By David Kuo (TMFDragon)
January 7, 2004

It can be all too easy to dismiss water companies as boring and uninteresting investments, especially now that the spotlight is focused on growth shares.

However, regulated water companies make sense for a balanced portfolio. Did you know, for example, that yields in excess of 6% are easily attainable in this sector?

Of course, one of the main bugbear that investors have concerning utility companies is that they are heavily regulated. That means utility companies are not allowed to raise prices willy-nilly, and must get prior agreement from the regulator before hiking charges.

However, regulation works both ways as the water regulator now appreciates the huge capital requirements of these companies, if they are to maintain a high level of service.
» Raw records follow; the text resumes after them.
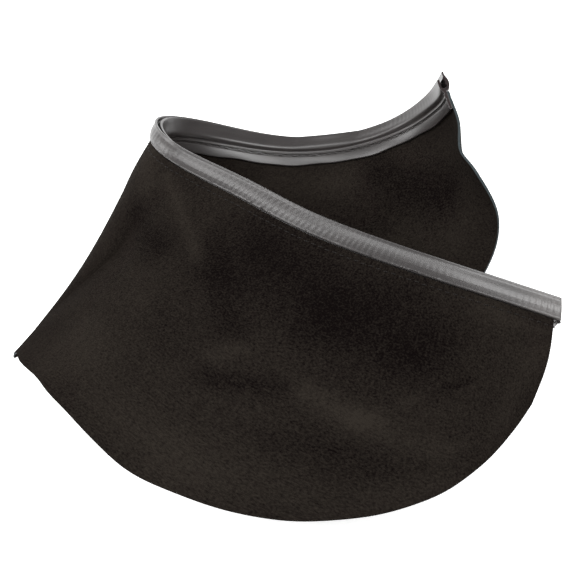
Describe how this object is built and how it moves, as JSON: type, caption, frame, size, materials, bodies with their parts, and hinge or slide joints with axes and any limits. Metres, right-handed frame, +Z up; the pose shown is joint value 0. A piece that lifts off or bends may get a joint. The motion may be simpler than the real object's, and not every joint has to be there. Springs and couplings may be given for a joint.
{
  "type": "welding helmet throat bib",
  "caption": "Folded black leather throat bib sewn to a grey plastic U-channel trim that pushes on to the lower rim of a welding helmet shell.",
  "frame": {"origin": "centre of the bounding box, on the floor", "axes": "+Z up with the bib at rest on its back half; +X towards the two open ends of the folded bib, +Y from the hem side to the trim's mouth on the back half"},
  "size_m": [0.3124, 0.2462, 0.0909],
  "materials": {
    "leather": "matt black split suede with cut edges",
    "trim": "smoky grey flexible plastic, glossy and slightly translucent",
    "thread": "dark bonded sewing thread"
  },
  "bodies": {
    "back_half": {"leather_back": "leather", "edge_trim_back": "trim", "top_thread_back": "thread", "bobbin_thread_back": "thread"},
    "front_half": {"leather_front": "leather", "edge_trim_front": "trim", "top_thread_front": "thread", "bobbin_thread_front": "thread"}
  },
  "joints": [
    {"name": "centre_fold", "type": "hinge", "parent": "back_half", "child": "front_half", "pos_m": [-0.06292, 0.08379, 0.07049], "axis": [-0.6433, -0.7055, -0.2974], "range_deg": [-5, 60]}
  ]
}
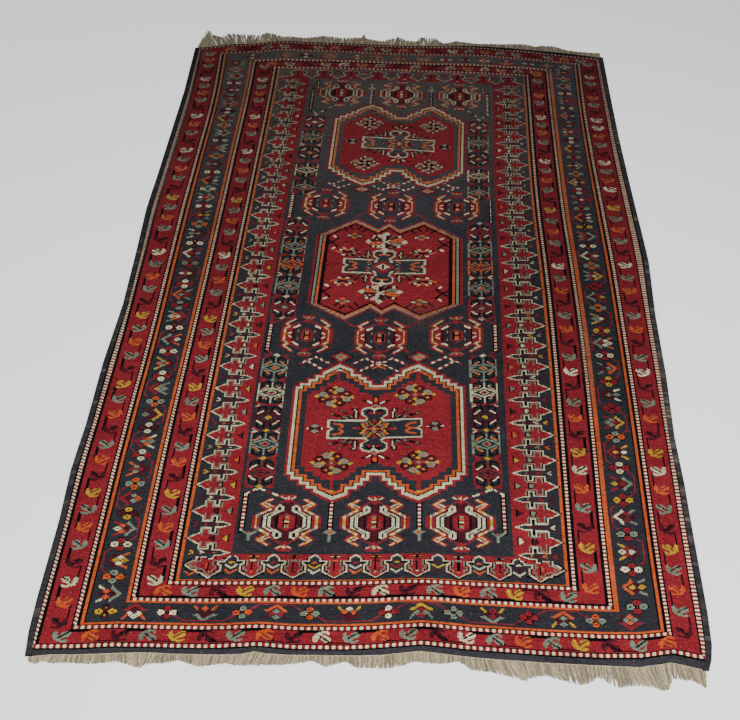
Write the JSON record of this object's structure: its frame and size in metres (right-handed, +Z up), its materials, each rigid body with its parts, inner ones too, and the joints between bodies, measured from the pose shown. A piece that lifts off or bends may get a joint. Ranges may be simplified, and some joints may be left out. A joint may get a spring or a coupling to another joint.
{
  "type": "fringed pile rug",
  "caption": "Long rectangular knotted-pile rug with a wide multi-stripe border, three medallions, overcast side edges and fringed ends, lying flat.",
  "frame": {"origin": "middle of the underside, on the floor", "axes": "+X across the rug, +Y along the rug to its far end, +Z up out of the pile"},
  "size_m": [1.363, 2.1774, 0.0132],
  "materials": {
    "wool_pile": "short worn wool pile, hand knotted, red and navy with cream, orange, green and yellow",
    "selvedge_wool": "overcast dark grey-navy wool yarn, worn",
    "fringe_yarn": "undyed twisted warp yarn, beige"
  },
  "bodies": {
    "root": {"rug_body": "wool_pile", "selvedge_left": "selvedge_wool", "selvedge_right": "selvedge_wool", "fringe_near": "fringe_yarn", "fringe_far": "fringe_yarn"}
  },
  "joints": []
}
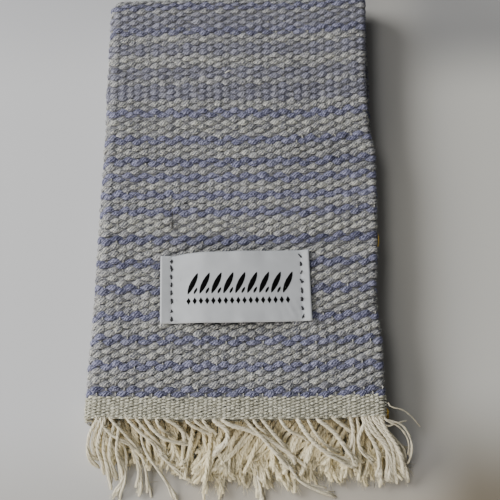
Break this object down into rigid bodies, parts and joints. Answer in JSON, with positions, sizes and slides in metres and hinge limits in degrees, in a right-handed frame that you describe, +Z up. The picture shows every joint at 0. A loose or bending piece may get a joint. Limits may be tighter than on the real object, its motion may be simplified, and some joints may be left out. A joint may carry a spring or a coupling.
{
  "type": "folded woven dishcloth with a fringe",
  "caption": "Hand-woven cotton dishcloth, folded flat into a thick striped pad with a fringe along one end and a plain sewn label.",
  "frame": {"origin": "bottom centre of the whole folded cloth, on the surface that it lies on", "axes": "+Z up through the layers, +Y along the warp from the fringed ends to the folded end, +X along the weft"},
  "size_m": [0.0994, 0.1822, 0.017],
  "materials": {
    "cotton": "thick weft-faced plain weave of soft grey-cream and lavender-blue cotton in narrow bands, with a fine cream hem",
    "warp_ends": "loose two-ply cream cotton warp ends",
    "ribbon": "smooth off-white woven ribbon"
  },
  "bodies": {
    "root": {"cloth": "cotton", "fringe_front": "warp_ends", "fringe_back": "warp_ends", "label": "ribbon"}
  },
  "joints": []
}
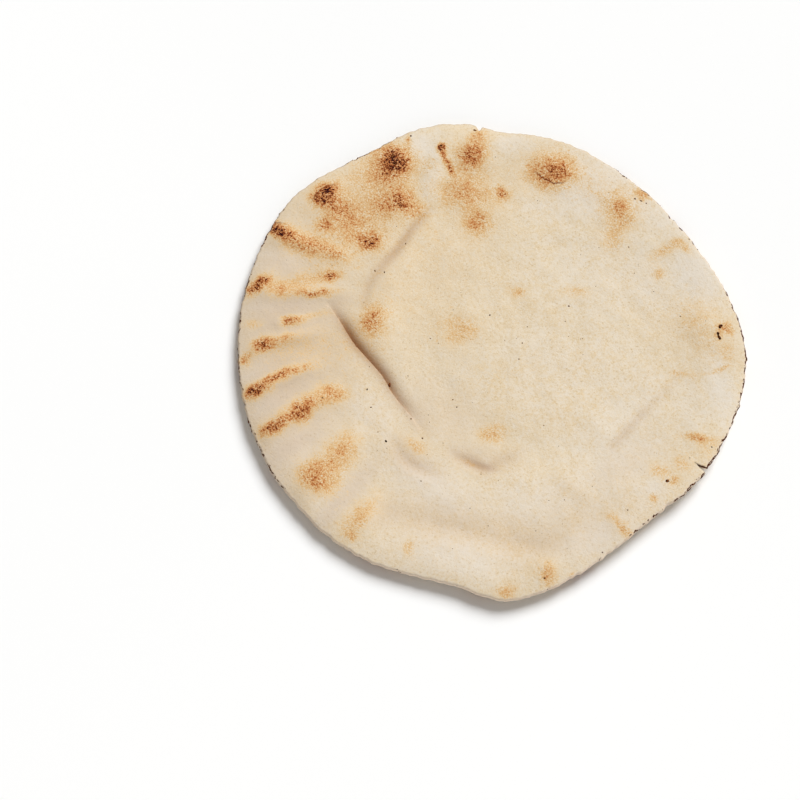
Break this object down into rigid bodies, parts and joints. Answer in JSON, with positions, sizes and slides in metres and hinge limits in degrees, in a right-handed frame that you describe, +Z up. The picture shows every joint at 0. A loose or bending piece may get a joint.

Additionally, many utility companies have now developed successful businesses outside of their core water supply business.
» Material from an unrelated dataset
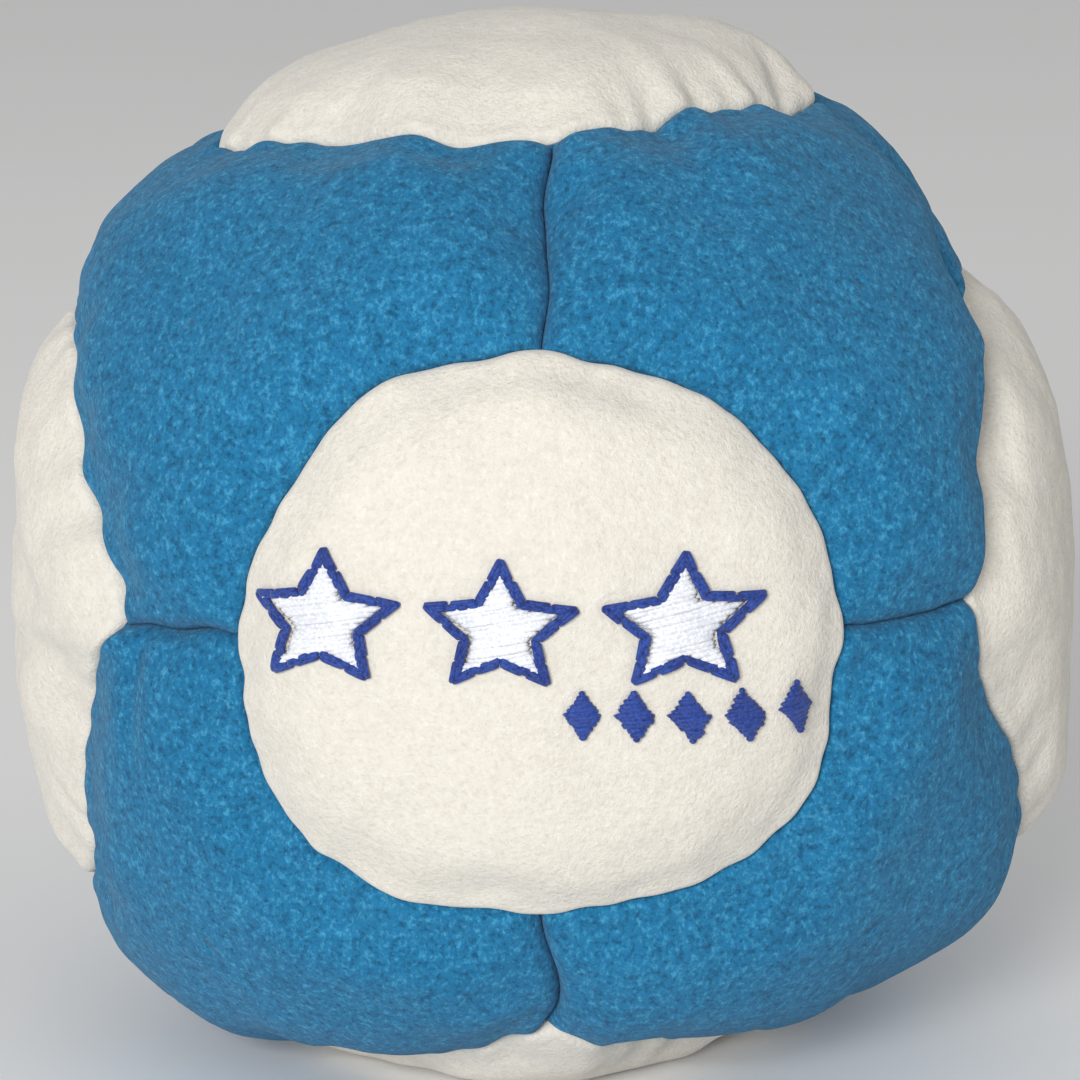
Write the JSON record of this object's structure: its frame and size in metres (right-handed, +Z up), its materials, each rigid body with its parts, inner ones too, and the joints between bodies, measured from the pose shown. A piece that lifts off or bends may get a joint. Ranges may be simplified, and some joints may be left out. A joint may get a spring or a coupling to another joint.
{
  "type": "juggling footbag",
  "caption": "Soft round bag of white and blue suede panels, filled with sand, for juggling and foot catches. It rests on a small flat under one round panel.",
  "frame": {"origin": "centre of the flat on which the bag rests, at the bottom of its box", "axes": "+Z up through the top round panel; the embroidered panel faces -Y, and -X is at the left of someone who looks at it"},
  "size_m": [0.0528, 0.0532, 0.0514],
  "materials": {
    "white_suede": "off-white synthetic suede, matt",
    "blue_suede": "blue synthetic suede, matt",
    "sewing_thread": "dark blue polyester thread",
    "sand": "dry fine sand",
    "backing": "tear-away embroidery backing",
    "white_embroidery": "white satin stitch",
    "navy_embroidery": "navy satin stitch"
  },
  "bodies": {
    "root": {"round_panel_front": "white_suede", "round_panel_back": "white_suede", "round_panel_left": "white_suede", "round_panel_right": "white_suede", "round_panel_top": "white_suede", "round_panel_bottom": "white_suede", "corner_panel_upper_front_left": "blue_suede", "corner_panel_upper_front_right": "blue_suede", "corner_panel_upper_back_left": "blue_suede", "corner_panel_upper_back_right": "blue_suede", "corner_panel_lower_front_left": "blue_suede", "corner_panel_lower_front_right": "blue_suede", "corner_panel_lower_back_left": "blue_suede", "corner_panel_lower_back_right": "blue_suede", "sand_fill": "sand", "ring_thread_front": "sewing_thread", "ring_thread_back": "sewing_thread", "ring_thread_left": "sewing_thread", "ring_thread_right": "sewing_thread", "ring_thread_top": "sewing_thread", "ring_thread_bottom": "sewing_thread", "edge_thread_top_front": "sewing_thread", "edge_thread_top_right": "sewing_thread", "edge_thread_top_back": "sewing_thread", "edge_thread_top_left": "sewing_thread", "edge_thread_bottom_front": "sewing_thread", "edge_thread_bottom_right": "sewing_thread", "edge_thread_bottom_back": "sewing_thread", "edge_thread_bottom_left": "sewing_thread", "edge_thread_front_left": "sewing_thread", "edge_thread_front_right": "sewing_thread", "edge_thread_back_left": "sewing_thread", "edge_thread_back_right": "sewing_thread", "closing_stitch": "sewing_thread", "closing_knot": "sewing_thread", "embroidery_backing": "backing", "embroidery_fill": "white_embroidery", "embroidery_outline": "navy_embroidery", "embroidery_diamonds": "navy_embroidery"}
  },
  "joints": []
}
Severn Trent (LSE: SVT), for example, owns Biffa, a successful waste management company and Pennon Group (LSE: PNN) owns Viridor, which is a non-regulated waste disposal company. AWG (LSE: AWG), formerly Anglian Water, is involved in building and construction through its involvement in PFI projects.
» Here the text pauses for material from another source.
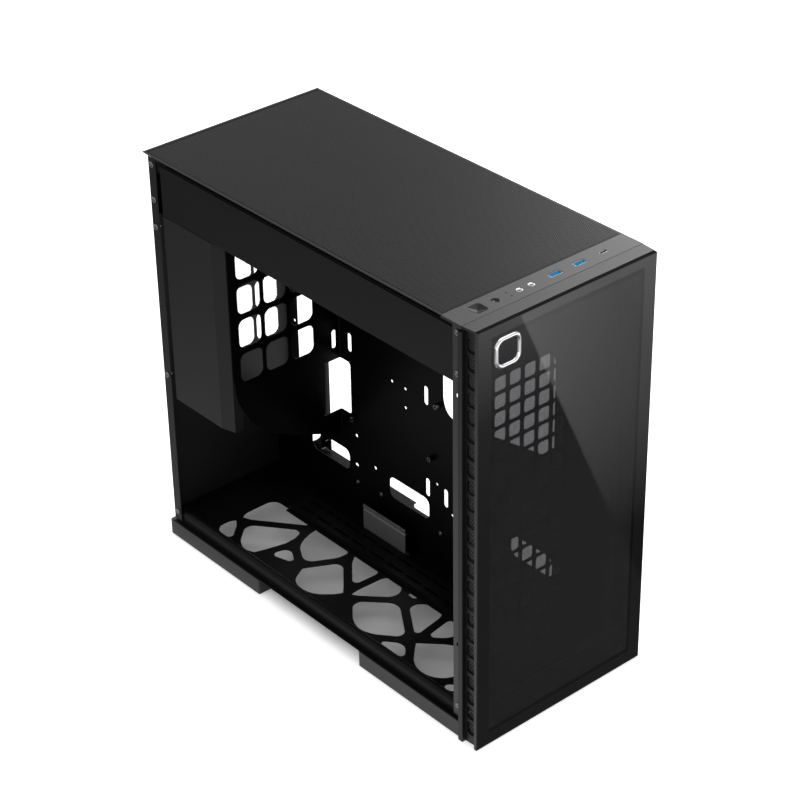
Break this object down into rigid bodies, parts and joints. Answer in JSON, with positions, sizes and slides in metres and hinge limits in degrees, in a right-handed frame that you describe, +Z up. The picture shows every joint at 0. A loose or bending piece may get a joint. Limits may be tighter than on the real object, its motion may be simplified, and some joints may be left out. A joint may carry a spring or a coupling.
{
  "type": "tower computer case",
  "caption": "Open E-ATX tower computer case: folded steel chassis with webbed floor, windowed partition, dark front glass, meshed top and a port strip with press buttons.",
  "frame": {"origin": "centre of the bounding box's underside, on the floor under the middle of the case", "axes": "+X across the case (the open component side is -X), +Y from the glass front to the rear, +Z up"},
  "size_m": [0.233, 0.5146, 0.48],
  "materials": {
    "chassis_paint": "satin black powder coat",
    "tray_paint": "semi-gloss black",
    "bracket_paint": "satin black",
    "slot_cover_paint": "satin black",
    "top_paint": "satin black, finely perforated",
    "strip_paint": "satin dark grey",
    "button_paint": "satin dark grey",
    "panel_plastic": "fine matte black",
    "glass_dark": "dark tinted, black printed border",
    "vent_mesh": "black honeycomb mesh",
    "filter_mesh": "fine woven mesh",
    "badge_metal": "bright",
    "badge_dark": "gloss",
    "foot_plastic": "matte black",
    "pad_rubber": "matte",
    "screw_nickel": "nickel plated",
    "stud_brass": "plated",
    "board_resin": "dark resin board",
    "switch_plastic": "moulded",
    "lens_clear": "clear",
    "jack_metal": "bright",
    "port_steel": "plain",
    "port_blue": "moulded",
    "port_black": "moulded"
  },
  "bodies": {
    "chassis": {"floor_pan": "chassis_paint", "rear_wall": "chassis_paint", "front_wall": "chassis_paint", "front_pillar_left": "chassis_paint", "front_pillar_right": "chassis_paint", "front_sill": "chassis_paint", "roof_frame": "chassis_paint", "port_deck": "chassis_paint", "top_side_band": "chassis_paint", "rear_cover": "chassis_paint", "slotted_rail": "chassis_paint", "motherboard_tray": "tray_paint", "drive_bracket": "bracket_paint", "slot_cover_1": "slot_cover_paint", "slot_cover_2": "slot_cover_paint", "slot_cover_3": "slot_cover_paint", "slot_cover_4": "slot_cover_paint", "slot_cover_5": "slot_cover_paint", "slot_cover_6": "slot_cover_paint", "slot_cover_7": "slot_cover_paint", "slot_cover_8": "slot_cover_paint", "top_cover": "top_paint", "port_strip": "strip_paint", "front_panel": "panel_plastic", "front_side_left": "panel_plastic", "front_side_right": "panel_plastic", "front_glass": "glass_dark", "vent_mesh_left": "vent_mesh", "vent_mesh_right": "vent_mesh", "rear_filter_mesh": "filter_mesh", "badge_bezel": "badge_metal", "badge_insert": "badge_dark", "front_left_foot": "foot_plastic", "front_right_foot": "foot_plastic", "rear_left_foot": "foot_plastic", "rear_right_foot": "foot_plastic", "front_left_pad": "pad_rubber", "front_right_pad": "pad_rubber", "rear_left_pad": "pad_rubber", "rear_right_pad": "pad_rubber", "panel_screws": "screw_nickel", "slot_screws": "screw_nickel", "standoffs": "stud_brass", "tray_screws": "stud_brass", "port_board": "board_resin", "power_switch": "switch_plastic", "reset_switch": "switch_plastic", "indicator_lenses": "lens_clear", "audio_jack_1": "jack_metal", "audio_jack_2": "jack_metal", "wide_port_shell_1": "port_steel", "wide_port_shell_2": "port_steel", "small_port_shell": "port_steel", "wide_port_tongue_1": "port_blue", "wide_port_tongue_2": "port_blue", "small_port_tongue": "port_black"},
    "power_button_body": {"power_button": "button_paint", "power_plunger": "switch_plastic"},
    "reset_button_body": {"reset_button": "button_paint", "reset_plunger": "switch_plastic"}
  },
  "joints": [
    {"name": "power_button_press", "type": "slide", "parent": "chassis", "child": "power_button_body", "axis": [0, 0, -1], "range_m": [0, 0.0015], "stiffness_N_per_m": 800},
    {"name": "reset_button_press", "type": "slide", "parent": "chassis", "child": "reset_button_body", "axis": [0, 0, -1], "range_m": [0, 0.001], "stiffness_N_per_m": 800}
  ]
}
AWG also tops the list of water companies with the most attractive dividend yield. A dividend payout of 47p has been pencilled in for 2004, and that puts the shares, which stand at 538p, on a forecast yield of 8.7%. United Utilities (LSE: UU.), the UK's biggest utility company, is not that far behind, yielding an attractive 8.4%.

That said many of the water companies are heavily in debt. Gearing levels in excess of 100% are not unusual. Kelda Group (LSE: KEL), which supplies water in Yorkshire, has net borrowings of £1.7b, equivalent to the value of its shareholders' funds.

However, the recently floated Northumbrian Water Group (LSE: NWG) could be a good compromise for those who abhor debt. It has net borrowings of £313m compared to shareholder funds of £1.1b. That translates to a relatively modest gearing level of 28%. Earnings per share in 2004 are expected to come in at 13.2p, which values the business at a reasonable 8.7 times forecast profits. A dividend of 8.5p is also expected, meaning the shares offer a prospective yield of 7.4%.